Think of this: When someone else’s decisions are close to your elbow, they are mostly your own seen as your own. It’s hard to leave them, to make louder decisions, to untangle yourself from their roots and shoots.
Weighing doesn’t do much: Ithaca was a little bit my decision; California wasn’t my decision at all; and Buffalo is a place that is my own decision, but the context is out of my hands. Whole days, I feel small footed and walking behind.
I do this to my mother—when she complains about my father, I tell her she chose him, chose this. And now I know it’s not entirely this way.

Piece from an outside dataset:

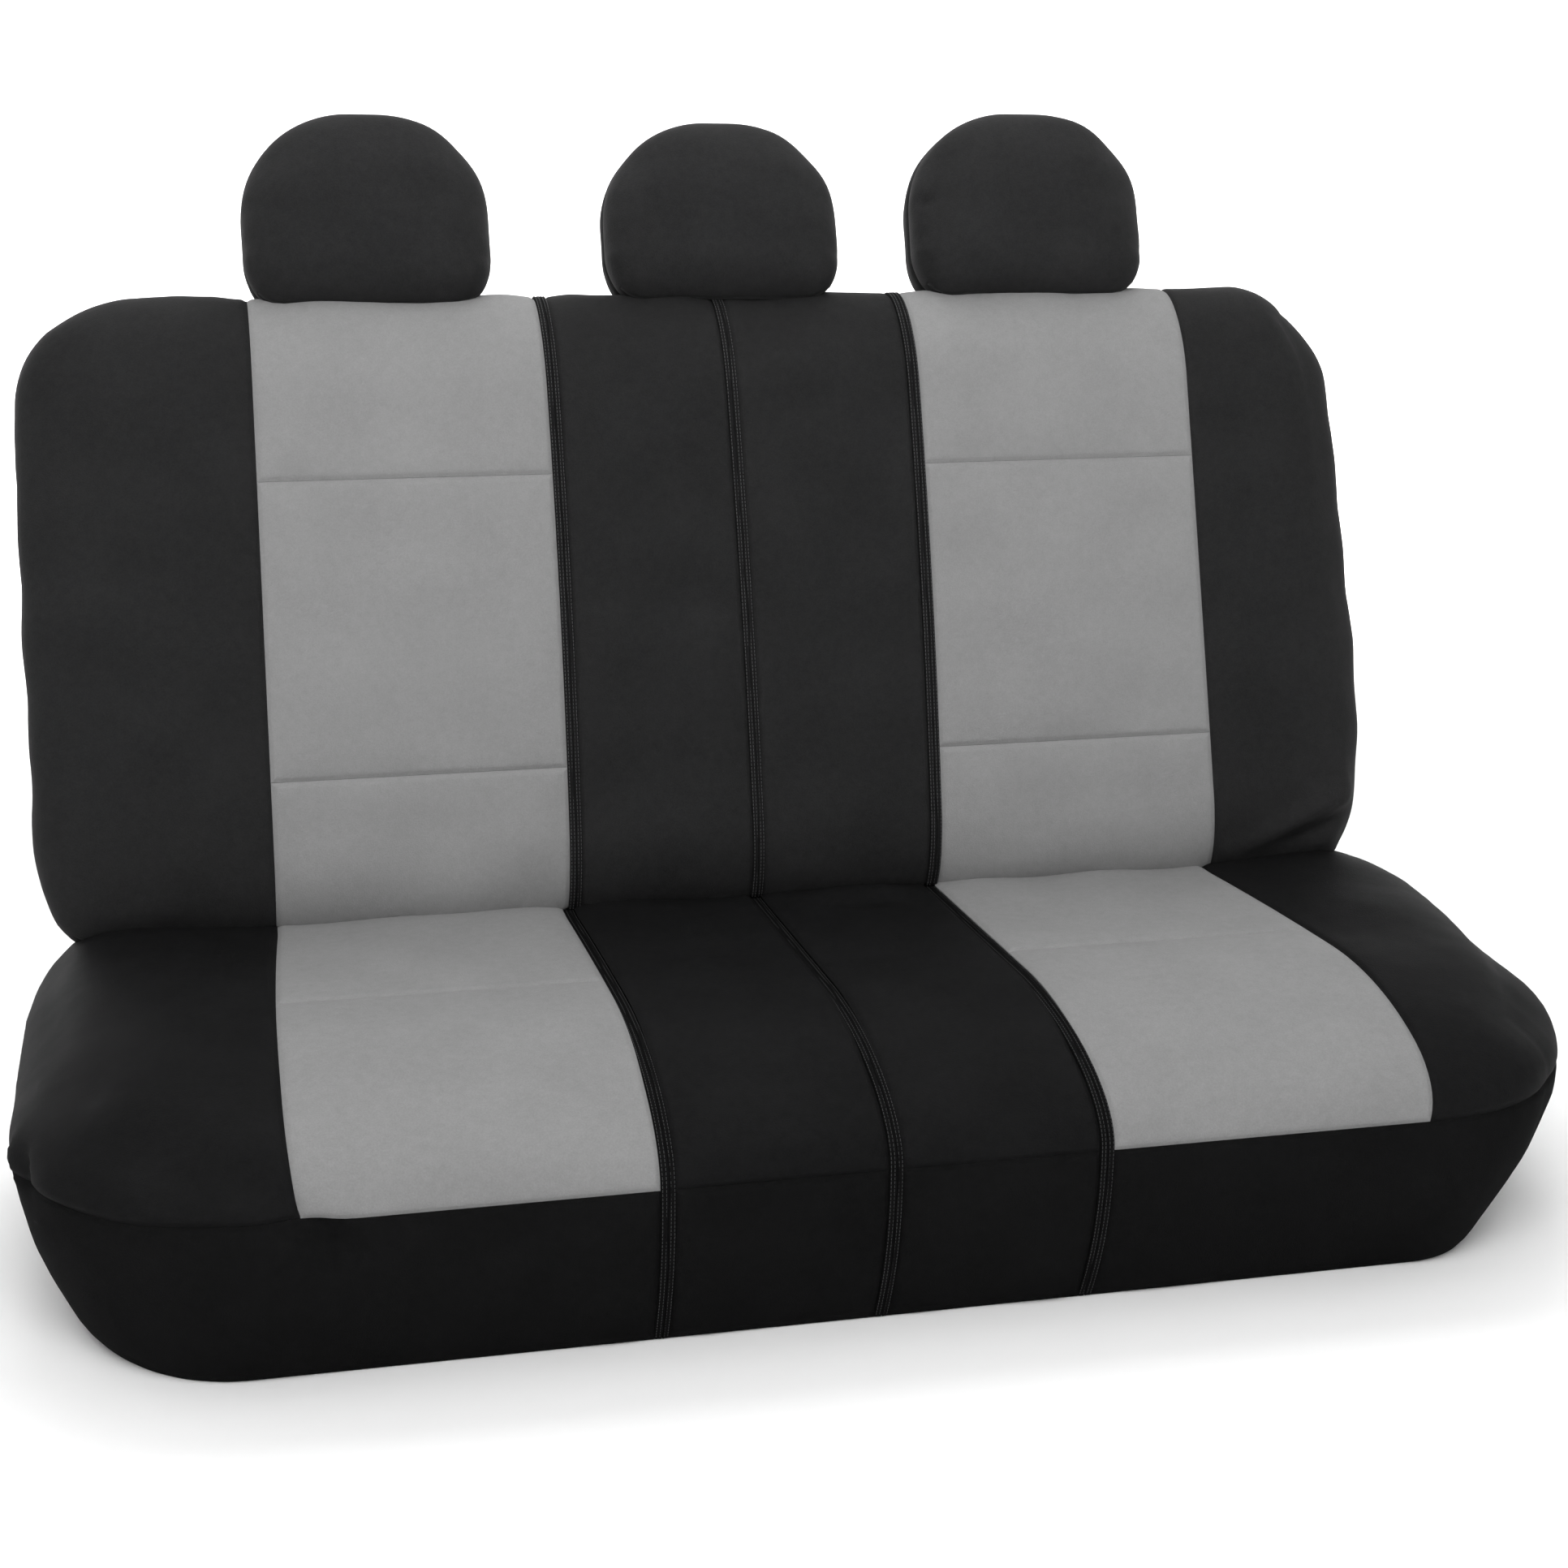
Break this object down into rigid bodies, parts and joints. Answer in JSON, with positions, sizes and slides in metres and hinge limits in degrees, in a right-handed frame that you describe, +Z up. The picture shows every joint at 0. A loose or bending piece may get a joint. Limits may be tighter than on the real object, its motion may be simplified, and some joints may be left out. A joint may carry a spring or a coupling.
{
  "type": "seat cover set",
  "caption": "Fabric cover set for a split rear bench seat, with zipped backrest and cushion covers, grey inserts and separate headrest covers.",
  "frame": {"origin": "middle of the overall footprint, on the level of the cushion cover's hem", "axes": "+X across the bench, +Y to the rear, +Z up"},
  "size_m": [1.4018, 0.7696, 0.996],
  "materials": {
    "black_fabric": "matt, fine smooth knit laminated to foam",
    "grey_fabric": "matt, fine smooth knit laminated to foam",
    "zip_tape": "folded edge over a zip, top stitched",
    "zip_metal": "black lacquered zinc",
    "elastic": "ribbed woven elastic"
  },
  "bodies": {
    "cushion_cover": {"left_cushion_bolster": "black_fabric", "left_cushion_insert_front": "grey_fabric", "left_cushion_insert_rear": "grey_fabric", "cushion_centre_left": "black_fabric", "left_skirt": "black_fabric", "left_rear_skirt": "black_fabric", "centre_skirt_left": "black_fabric", "centre_rear_skirt_left": "black_fabric", "left_under_strap": "elastic", "right_cushion_bolster": "black_fabric", "right_cushion_insert_front": "grey_fabric", "right_cushion_insert_rear": "grey_fabric", "cushion_centre_right": "black_fabric", "right_skirt": "black_fabric", "right_rear_skirt": "black_fabric", "centre_skirt_right": "black_fabric", "centre_rear_skirt_right": "black_fabric", "right_under_strap": "elastic", "left_cushion_zip": "zip_tape", "centre_cushion_zip": "zip_tape", "right_cushion_zip": "zip_tape"},
    "left_section": {"left_back_bolster": "black_fabric", "left_back_insert_lower": "grey_fabric", "left_back_insert_middle": "grey_fabric", "left_back_insert_upper": "grey_fabric", "left_back_rear_panel": "black_fabric"},
    "centre_section": {"back_centre_left": "black_fabric", "back_centre_right": "black_fabric", "left_back_zip": "zip_tape", "centre_back_zip": "zip_tape", "right_back_zip": "zip_tape"},
    "right_section": {"right_back_bolster": "black_fabric", "right_back_insert_lower": "grey_fabric", "right_back_insert_middle": "grey_fabric", "right_back_insert_upper": "grey_fabric", "right_back_rear_panel": "black_fabric"},
    "left_headrest_cover": {"left_headrest_front": "black_fabric", "left_headrest_rear": "black_fabric", "left_headrest_closure": "elastic"},
    "centre_headrest_cover": {"centre_headrest_front": "black_fabric", "centre_headrest_rear": "black_fabric", "centre_headrest_closure": "elastic"},
    "right_headrest_cover": {"right_headrest_front": "black_fabric", "right_headrest_rear": "black_fabric", "right_headrest_closure": "elastic"},
    "left_back_slider": {"left_back_zip_slider": "zip_metal"},
    "left_back_pull": {"left_back_zip_pull": "zip_metal"},
    "centre_back_slider": {"centre_back_zip_slider": "zip_metal"},
    "centre_back_pull": {"centre_back_zip_pull": "zip_metal"},
    "right_back_slider": {"right_back_zip_slider": "zip_metal"},
    "right_back_pull": {"right_back_zip_pull": "zip_metal"},
    "left_cushion_slider": {"left_cushion_zip_slider": "zip_metal"},
    "left_cushion_pull": {"left_cushion_zip_pull": "zip_metal"},
    "centre_cushion_slider": {"centre_cushion_zip_slider": "zip_metal"},
    "centre_cushion_pull": {"centre_cushion_zip_pull": "zip_metal"},
    "right_cushion_slider": {"right_cushion_zip_slider": "zip_metal"},
    "right_cushion_pull": {"right_cushion_zip_pull": "zip_metal"}
  },
  "joints": [
    {"name": "left_section_fold", "type": "hinge", "parent": "cushion_cover", "child": "left_section", "pos_m": [0, 0.0992, 0.235], "axis": [1, 0, 0], "range_deg": [0, 90]},
    {"name": "centre_section_fold", "type": "hinge", "parent": "cushion_cover", "child": "centre_section", "pos_m": [0, 0.0992, 0.235], "axis": [1, 0, 0], "range_deg": [0, 90]},
    {"name": "right_section_fold", "type": "hinge", "parent": "cushion_cover", "child": "right_section", "pos_m": [0, 0.0992, 0.235], "axis": [1, 0, 0], "range_deg": [0, 90]},
    {"name": "left_headrest_lift", "type": "slide", "parent": "left_section", "child": "left_headrest_cover", "axis": [0, 0.2351, 0.972], "range_m": [0, 0.24]},
    {"name": "centre_headrest_lift", "type": "slide", "parent": "centre_section", "child": "centre_headrest_cover", "axis": [0, 0.2351, 0.972], "range_m": [0, 0.24]},
    {"name": "right_headrest_lift", "type": "slide", "parent": "right_section", "child": "right_headrest_cover", "axis": [0, 0.2351, 0.972], "range_m": [0, 0.24]},
    {"name": "left_back_slider_slide", "type": "slide", "parent": "centre_section", "child": "left_back_slider", "axis": [0, 0.2351, 0.972], "range_m": [0, 0.395]},
    {"name": "left_back_pull_swing", "type": "hinge", "parent": "left_back_slider", "child": "left_back_pull", "pos_m": [-0.19, 0.25998, 0.30207], "axis": [1, 0, 0], "range_deg": [-12, 136]},
    {"name": "centre_back_slider_slide", "type": "slide", "parent": "centre_section", "child": "centre_back_slider", "axis": [0, 0.2351, 0.972], "range_m": [0, 0.395]},
    {"name": "centre_back_pull_swing", "type": "hinge", "parent": "centre_back_slider", "child": "centre_back_pull", "pos_m": [0, 0.25998, 0.30207], "axis": [1, 0, 0], "range_deg": [-12, 136]},
    {"name": "right_back_slider_slide", "type": "slide", "parent": "centre_section", "child": "right_back_slider", "axis": [0, 0.2351, 0.972], "range_m": [0, 0.395]},
    {"name": "right_back_pull_swing", "type": "hinge", "parent": "right_back_slider", "child": "right_back_pull", "pos_m": [0.19, 0.25998, 0.30207], "axis": [1, 0, 0], "range_deg": [-12, 136]},
    {"name": "left_cushion_slider_slide", "type": "slide", "parent": "cushion_cover", "child": "left_cushion_slider", "axis": [0, 0, 1], "range_m": [0, 0.1]},
    {"name": "left_cushion_pull_swing", "type": "hinge", "parent": "left_cushion_slider", "child": "left_cushion_pull", "pos_m": [-0.18859, 0.2247, 0.043], "axis": [1, 0, 0], "range_deg": [0, 150]},
    {"name": "centre_cushion_slider_slide", "type": "slide", "parent": "cushion_cover", "child": "centre_cushion_slider", "axis": [0, 0, 1], "range_m": [0, 0.1]},
    {"name": "centre_cushion_pull_swing", "type": "hinge", "parent": "centre_cushion_slider", "child": "centre_cushion_pull", "pos_m": [0, 0.2247, 0.043], "axis": [1, 0, 0], "range_deg": [0, 150]},
    {"name": "right_cushion_slider_slide", "type": "slide", "parent": "cushion_cover", "child": "right_cushion_slider", "axis": [0, 0, 1], "range_m": [0, 0.1]},
    {"name": "right_cushion_pull_swing", "type": "hinge", "parent": "right_cushion_slider", "child": "right_cushion_pull", "pos_m": [0.18859, 0.2247, 0.043], "axis": [1, 0, 0], "range_deg": [0, 150]}
  ]
}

Jesse is opening his own business, and I am hoping to find work where I am less lone wolf and more teamed/allied/collaborative. His loan was approved and a building is in mind—and built, decorated, ready and waiting; his decisions become my own, and this isn’t necessarily part of marriage I was ready for. So much deeper now that Avery is here and our decisions not only mix, but land on top of his lemon colored head.
Our differences have been our strengths: Jesse is social and I am scared. Jesse takes risks and I tip toe. Jesse is confidence and I blush. As parents, it’s the same, Avery knows I’ll give him an extra cookie and Jesse will make sure he gets enough vegetables. It looks like, and usually feels like, balance.
But this moment feels tipped with my worry.